In 1992, Colorado passed Amendment 2 which prohibited laws from protecting gays from discrimination. The Supreme Court overruled this Amendment in 1996 with Anthony Kennedy writing the majority opinion. This year, Colorado approved civil unions for same sex couples. 50% of Coloradians support the bill with 38% opposing it. 45% of people in Colorado say that gay couples should be allowed to marry, 31% say gay couples should be allowed to form civil unions but not marry, 23% say there should be no legal recognition of gay couples relationships. 51% think that same sex marriage should be allowed while 43% say it should not. Public Policy Polling has found that people who say not sure or don't answer this question overwhelmingly oppose it. So the split isn't too large, but that 51% is important. So, there's that.

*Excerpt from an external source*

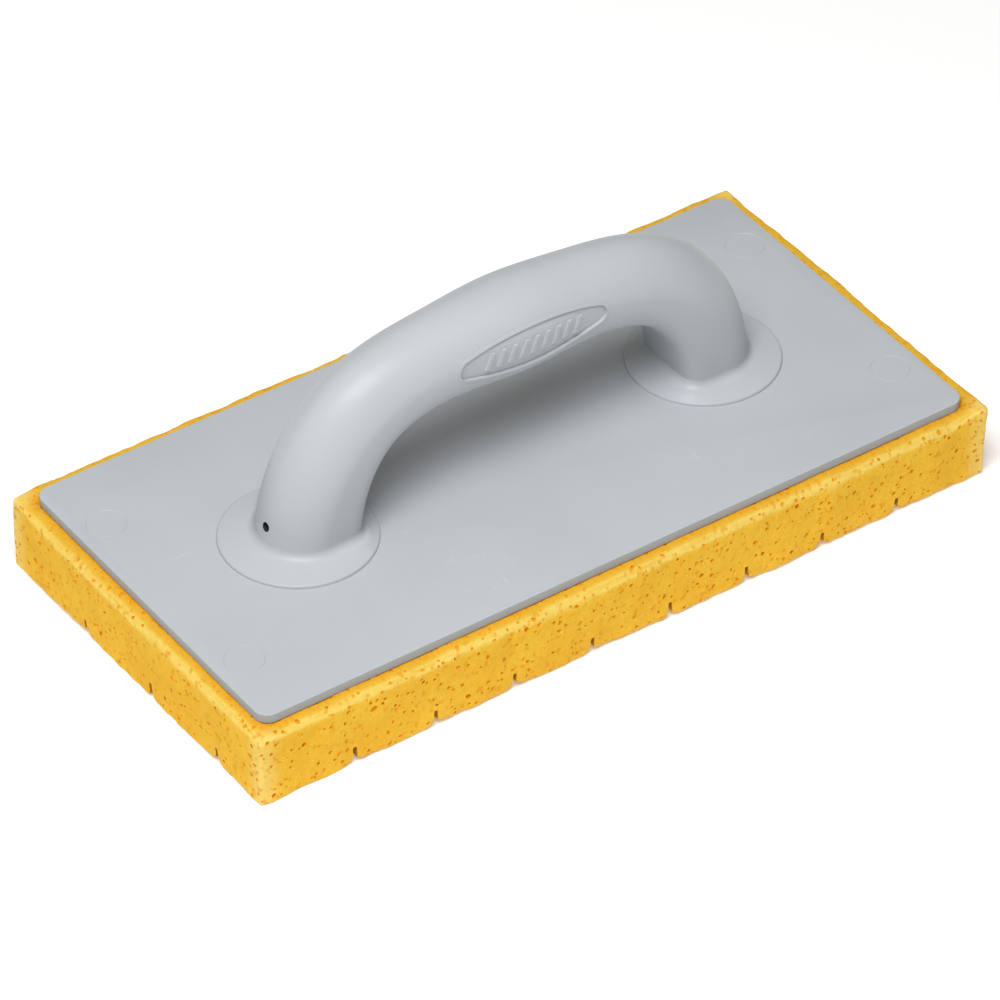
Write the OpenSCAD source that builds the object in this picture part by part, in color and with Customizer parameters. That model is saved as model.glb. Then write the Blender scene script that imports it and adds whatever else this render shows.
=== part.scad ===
// Sponge grout float: a scored sponge block glued under a rigid plate, with a hollow bow handle
// screwed to the plate through its two flanged feet.
// Frame: origin at the middle of the sponge's working face, +X along the float, +Z up.

/* [Sponge] */
// Length of the sponge block
sponge_len = 280; // [240:1:340]
// Width of the sponge block
sponge_wid = 140; // [100:1:180]
// Thickness of the sponge block
sponge_thk = 26.7; // [18:0.1:40]
// Radius of the upright corners of the sponge
sponge_corner_r = 3; // [1:0.5:8]
// Number of water cuts that run across the sponge
cross_cuts = 8; // [2:1:9]
// Distance between the cuts that run across
cross_pitch = 30; // [16:1:30]
// Number of water cuts that run along the sponge
long_cuts = 3; // [1:1:3]
// Distance between the cuts that run along
long_pitch = 37; // [14:1:38]
// Sideways offset of the middle cut that runs along
long_offset = -9; // [-10:1:10]
// Depth of every water cut
cut_depth = 5; // [2:0.5:8]
// Width of every water cut at the working face
cut_mouth = 1.8; // [0.6:0.1:3]

/* [Plate] */
// Margin of sponge left showing round the plate
plate_margin = 5; // [2:0.5:8]
// Thickness of the plate
plate_thk = 3.5; // [2.5:0.5:6]
// Radius of the plate's corners
plate_corner_r = 5.5; // [2:0.5:10]
// Diameter of the round ejector marks
mark_d = 12.8; // [8:0.2:16]
// Distance from an end of the plate to the centre of its ejector marks
mark_end_gap = 10; // [9:0.5:14]
// Half the distance between the ejector marks at one end
mark_half_gap = 39.5; // [20:0.5:40]

/* [Glue] */
// Thickness of the glue line
glue_thk = 0.3; // [0.2:0.1:0.6]
// Margin from the edge of the plate to the glue
glue_margin = 1.5; // [0.5:0.5:4]

/* [Handle] */
// Height of the grip's centreline above the plate
bow_rise = 51.5; // [49:0.5:58]
// Half the width of the grip
grip_half_wid = 14.9; // [13:0.1:16]
// Height of the grip above its centreline
grip_up = 13.8; // [13:0.1:15]
// Depth of the grip below its centreline
grip_down = 14.2; // [13:0.1:15]
// Radius of the two edges inside the bow
grip_edge_r = 6; // [4:0.5:8]
// Wall thickness of the hollow handle
wall = 3.2; // [2.4:0.1:4]
// Radius of the long curve over the top of the grip
crown_r = 210; // [190:1:230]
// Slope at which the top curve meets the elbow
crown_slope = 11; // [9:0.5:13]
// Radius of each elbow
elbow_r = 45; // [40:1:48]
// Slope at which the elbow meets the leg
elbow_slope = 70.4; // [66:0.2:72]
// Radius of the slight curve down each leg
leg_r = 113; // [100:1:150]

/* [Feet] */
// Radius of the round flange of each foot
flange_r = 25.8; // [22:0.2:30]
// Height of the flange at its rim
flange_rim = 0.8; // [0.5:0.1:1.5]
// Height of the flange where it meets the leg
flange_crown = 2; // [1.6:0.1:3]
// Radius of the locating spigot under each foot
spigot_r = 9; // [8:0.5:12]
// Depth of the locating spigot
spigot_deep = 1.2; // [0.8:0.1:1.6]
// Radius of the vent hole in the left foot
vent_r = 1.5; // [1:0.1:2]
// Height of the vent hole above the plate
vent_up = 10.2; // [8:0.1:13]

/* [Medallion] */
// Length of the oval recess on the grip
oval_len = 56; // [40:1:60]
// Height of the oval recess on the grip
oval_wid = 14.5; // [12:0.5:15]
// Depth of the oval recess
oval_deep = 0.5; // [0.3:0.1:0.8]
// Number of slanted ribs in the oval
rib_count = 9; // [3:2:11]

/* [Screws] */
// Outer radius of the screw thread
thread_r = 2.4; // [2:0.1:2.5]
// Radius of the countersunk screw head
head_r = 4.6; // [4:0.1:5]
// Length of each screw
screw_len = 19; // [15:1:20]
// Distance between the thread ridges
thread_pitch = 1.8; // [1.4:0.1:2.2]

/* [Hidden] */
$fn = 96;
eps = 0.01;
big = 400;

// Heights of the stacked faces
glue_z = sponge_thk;
plate_z = glue_z + glue_thk;
top_z = plate_z + plate_thk;

// Outline sizes of the plate
plate_len = sponge_len - 2 * plate_margin;
plate_wid = sponge_wid - 2 * plate_margin;

// Centreline of half the bow: three arcs that meet tangentially, each at its own slope
crown_drop = crown_r * (1 - cos(crown_slope));
elbow_drop = elbow_r * (cos(crown_slope) - cos(elbow_slope));
leg_drop = bow_rise - crown_drop - elbow_drop;
foot_slope = acos(cos(elbow_slope) - leg_drop / leg_r);
crown_c = [0, top_z + bow_rise - crown_r];
elbow_c = crown_c + (crown_r - elbow_r) * [sin(crown_slope), cos(crown_slope)];
leg_c = elbow_c + (elbow_r - leg_r) * [sin(elbow_slope), cos(elbow_slope)];
foot_x = leg_c[0] + leg_r * sin(foot_slope);
leg_overrun = 8;
lap = 1;
nest = 0.15;
function lap_slope(r) = lap / r * 180 / PI;

// Inside of the handle
floor_up = 4;
boss_r = 5.5;
boss_up = 16;
pilot_up = 15.5;

// Medallion
oval_end_r = oval_wid / 4;
oval_z = top_z + bow_rise - 0.8;
rib_pitch = 4.2;
rib_wid = 1.4;
rib_len = 5.5;
rib_slant = 20;

// Screws
screw_hole_r = thread_r + 0.2;
head_deep = head_r - thread_r;
head_sink = 0.2;
core_r = thread_r - 0.6;
tip_len = 3;
mark_groove = 0.6;
mark_deep = 0.15;

// Rectangle with round corners, centred
module round_rect(len, wid, r) {
    square([len - 2 * r, wid], center = true);
    square([len, wid - 2 * r], center = true);
    for (x = [-1, 1], y = [-1, 1])
        translate([x * (len / 2 - r), y * (wid / 2 - r)]) circle(r);
}

// Oval of four arcs: two small ends and two long tangent sides
module oval(len, wid, end_r) {
    end_x = len / 2 - end_r;
    side_r = (pow(end_x, 2) + pow(wid / 2, 2) - pow(end_r, 2)) / (wid - 2 * end_r);
    side_y = side_r - wid / 2;
    reach = side_r * end_x / (side_r - end_r);
    for (x = [-1, 1]) translate([x * end_x, 0]) circle(end_r);
    intersection() {
        translate([0, -side_y]) circle(side_r, $fn = 360);
        translate([0, side_y]) circle(side_r, $fn = 360);
        square([2 * reach, wid], center = true);
    }
}

// Cross-section of the grip: round outside the bow, flatter inside it
module grip_profile(inset = 0) {
    wid = grip_half_wid - inset;
    low = grip_down - inset;
    edge = grip_edge_r - inset / 2;
    round_x = grip_up - grip_half_wid;
    translate([round_x, 0]) circle(wid);
    translate([edge - low, -wid]) square([low - edge + round_x, 2 * wid]);
    translate([-low, edge - wid]) square([low, 2 * (wid - edge)]);
    for (y = [-1, 1]) translate([edge - low, y * (wid - edge)]) circle(edge);
}

// One arc of the bow; slopes are measured from the crown's level tangent
module bow_arc(centre, r, slope_a, slope_b, inset) {
    translate([centre[0], 0, centre[1]])
        rotate([0, slope_b - 90, 0])
            rotate([90, 0, 0])
                rotate_extrude(angle = slope_b - slope_a)
                    translate([r, 0]) grip_profile(inset);
}

// The whole bow above a given height, as a solid bar. Each arc starts a little way inside the
// one before it, a hair slimmer, so that the two join as one solid.
module bow(inset = 0, base_z = top_z) {
    intersection() {
        union() {
            bow_arc(crown_c, crown_r, -crown_slope, crown_slope, inset);
            for (side = [0, 1]) mirror([side, 0, 0]) {
                bow_arc(elbow_c, elbow_r, crown_slope - lap_slope(elbow_r), elbow_slope,
                        inset + nest);
                bow_arc(leg_c, leg_r, elbow_slope - lap_slope(leg_r), foot_slope + leg_overrun,
                        inset + 2 * nest);
            }
        }
        translate([-big / 2, -big / 2, base_z]) cube(big);
    }
}

// Puts its children at both feet
module at_feet() {
    for (side = [-1, 1]) translate([side * foot_x, 0, top_z]) children();
}

module flange() {
    rotate_extrude()
        polygon([[0, 0], [flange_r, 0], [flange_r, flange_rim],
                 [grip_half_wid, flange_crown], [0, flange_crown]]);
    translate([0, 0, -spigot_deep]) cylinder(r = spigot_r, h = spigot_deep + eps);
}

// Everything taken out of the oval recess, with slanted ribs left standing
module oval_cut() {
    difference() {
        translate([0, 0, oval_z]) rotate([90, 0, 0])
            linear_extrude(grip_half_wid + 1) oval(oval_len, oval_wid, oval_end_r);
        bow(oval_deep);
        for (i = [0 : rib_count - 1])
            translate([(i - (rib_count - 1) / 2) * rib_pitch, 0, oval_z])
                rotate([90, rib_slant, 0])
                    linear_extrude(grip_half_wid + 2) square([rib_wid, rib_len], center = true);
    }
}

module handle() {
    color([0.76, 0.78, 0.79]) difference() {
        union() {
            bow();
            at_feet() flange();
        }
        difference() {
            bow(wall, top_z + floor_up);
            at_feet() cylinder(r = boss_r, h = boss_up);
        }
        at_feet() translate([0, 0, -spigot_deep - eps])
            cylinder(r = thread_r, h = pilot_up + spigot_deep);
        translate([-foot_x - grip_up - 5, 0, top_z + vent_up]) rotate([0, 90, 0])
            cylinder(r = vent_r, h = grip_up - boss_r + 5);
        oval_cut();
    }
}

module base_plate() {
    color([0.75, 0.77, 0.78]) difference() {
        translate([0, 0, plate_z])
            linear_extrude(plate_thk) round_rect(plate_len, plate_wid, plate_corner_r);
        for (x = [-1, 1], y = [-1, 1])
            translate([x * (plate_len / 2 - mark_end_gap), y * mark_half_gap, top_z - mark_deep])
                difference() {
                    cylinder(d = mark_d, h = 1);
                    translate([0, 0, -1]) cylinder(d = mark_d - 2 * mark_groove, h = 3);
                }
        at_feet() {
            translate([0, 0, -spigot_deep - 0.1]) cylinder(r = spigot_r + 0.1, h = 1 + spigot_deep);
            translate([0, 0, -plate_thk - 1]) cylinder(r = screw_hole_r, h = plate_thk + 1);
            translate([0, 0, -plate_thk - eps])
                cylinder(r1 = head_r + 0.2, r2 = screw_hole_r, h = head_sink + head_deep);
        }
    }
}

// One self-tapping countersunk screw, point up, with its head's face at z = 0
module screw() {
    ridges = floor((screw_len - tip_len - head_deep) / thread_pitch);
    difference() {
        union() {
            cylinder(r1 = head_r, r2 = thread_r, h = head_deep);
            cylinder(r = core_r, h = screw_len - tip_len);
            translate([0, 0, screw_len - tip_len]) cylinder(r1 = core_r, r2 = 0.3, h = tip_len);
            for (i = [0 : ridges - 1])
                translate([0, 0, head_deep + i * thread_pitch]) rotate_extrude()
                    polygon([[0, 0], [core_r, 0], [thread_r, thread_pitch / 4],
                             [core_r, thread_pitch / 2], [0, thread_pitch / 2]]);
        }
        for (turn = [0, 90]) rotate(turn)
            translate([-head_r / 2, -0.5, -1]) cube([head_r, 1, 2.2]);
    }
}

module handle_screws() {
    color([0.6, 0.61, 0.63]) for (side = [-1, 1])
        translate([side * foot_x, 0, plate_z + head_sink]) screw();
}

module adhesive_film() {
    color([0.9, 0.88, 0.78]) translate([0, 0, glue_z])
        linear_extrude(glue_thk)
            round_rect(plate_len - 2 * glue_margin, plate_wid - 2 * glue_margin, plate_corner_r);
}

// V-shaped water cut along X, centred, opening downwards at z = 0
module water_cut(len) {
    translate([-len / 2, 0, 0]) rotate([90, 0, 90])
        linear_extrude(len)
            polygon([[-cut_mouth / 2, 0], [-cut_mouth / 2, -1], [cut_mouth / 2, -1],
                     [cut_mouth / 2, 0], [0, cut_depth]]);
}

module sponge_pad() {
    color([0.93, 0.76, 0.28]) difference() {
        linear_extrude(sponge_thk) round_rect(sponge_len, sponge_wid, sponge_corner_r);
        for (i = [0 : cross_cuts - 1])
            translate([(i - (cross_cuts - 1) / 2) * cross_pitch, 0, 0])
                rotate(90) water_cut(sponge_wid + 10);
        for (i = [0 : long_cuts - 1])
            translate([0, long_offset + (i - (long_cuts - 1) / 2) * long_pitch, 0])
                water_cut(sponge_len + 10);
    }
}

sponge_pad();
adhesive_film();
base_plate();
handle();
handle_screws();
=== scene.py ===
"""Looks of the sponge grout float: the grey plate, its hollow bow handle and the yellow sponge."""

import logging
import math
from dataclasses import dataclass
from enum import Enum

import bmesh
import bpy
import numpy as np
from mathutils import Matrix, Quaternion, Vector


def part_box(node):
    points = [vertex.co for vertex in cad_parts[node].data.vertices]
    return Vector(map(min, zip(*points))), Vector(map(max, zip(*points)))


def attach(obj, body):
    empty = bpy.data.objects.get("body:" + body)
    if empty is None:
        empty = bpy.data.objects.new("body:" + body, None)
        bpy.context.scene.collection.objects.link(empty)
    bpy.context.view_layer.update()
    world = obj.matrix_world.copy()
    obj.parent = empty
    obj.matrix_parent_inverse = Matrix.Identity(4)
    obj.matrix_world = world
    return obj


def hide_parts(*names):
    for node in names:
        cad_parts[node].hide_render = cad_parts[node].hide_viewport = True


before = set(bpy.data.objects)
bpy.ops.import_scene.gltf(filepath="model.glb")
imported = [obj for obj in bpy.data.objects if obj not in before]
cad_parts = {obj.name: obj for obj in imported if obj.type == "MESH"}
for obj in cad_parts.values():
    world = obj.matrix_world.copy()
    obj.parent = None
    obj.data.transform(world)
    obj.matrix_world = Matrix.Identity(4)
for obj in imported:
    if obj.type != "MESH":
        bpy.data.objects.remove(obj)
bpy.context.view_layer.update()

MM = 0.001
ROOT = "root"
log = logging.getLogger("float")


# ---------------------------------------------------------------- shader maths


class Shade:
    """A shader socket that can be used in Python expressions."""

    def __init__(self, kit: "ShaderKit", socket: bpy.types.NodeSocket) -> None:
        self.kit = kit
        self.socket = socket

    def _math(self, operation: str, *values: object) -> "Shade":
        """Adds one Math node.

        Args:
            operation: The Math node's operation.
            *values: Its values or links, in order.

        Returns:
            The node's output.
        """
        return self.kit.add("ShaderNodeMath", {"operation": operation}, dict(enumerate(values)))

    def __add__(self, other: object) -> "Shade":
        """Returns self + other."""
        return self._math("ADD", self, other)

    __radd__ = __add__

    def __mul__(self, other: object) -> "Shade":
        """Returns self * other."""
        return self._math("MULTIPLY", self, other)

    __rmul__ = __mul__

    def __sub__(self, other: object) -> "Shade":
        """Returns self - other."""
        return self._math("SUBTRACT", self, other)

    def __rsub__(self, other: object) -> "Shade":
        """Returns other - self."""
        return self._math("SUBTRACT", other, self)

    def __abs__(self) -> "Shade":
        """Returns self without its sign."""
        return self._math("ABSOLUTE", self)

    def most(self, other: object) -> "Shade":
        """Returns the larger of self and other."""
        return self._math("MAXIMUM", self, other)

    def ramp(self, low: float, high: float) -> "Shade":
        """Stretches the values from low to high over 0 to 1, smoothly.

        Args:
            low: The value that becomes 0.
            high: The value that becomes 1.

        Returns:
            The stretched value, clamped to 0 to 1.
        """
        return self.kit.add(
            "ShaderNodeMapRange",
            {"interpolation_type": "SMOOTHSTEP"},
            {"Value": self, "From Min": low, "From Max": high},
        )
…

Since everyone is obsessed with how Hispanics will vote in the future, let's look at what they think in Colorado. 52% of Hispanics support an assault weapons ban. 59% of Hispanics support stricter gun laws passed by Congress. 58% of Hispanics support the Civil Unions bill. 68% of Hispanics support same sex marriage. When broken down even further, 49% of Hispanics say gay couples should be allowed to marry and 32% of Hispanics say they should be allowed to form civil unions but not allowed to marry and only 19% say there should be no legal recognition of a gay couples relationship. I think it's a faulty heuristic that immigration reform is going to get the Hispanic vote for Republicans. There are bigger issues.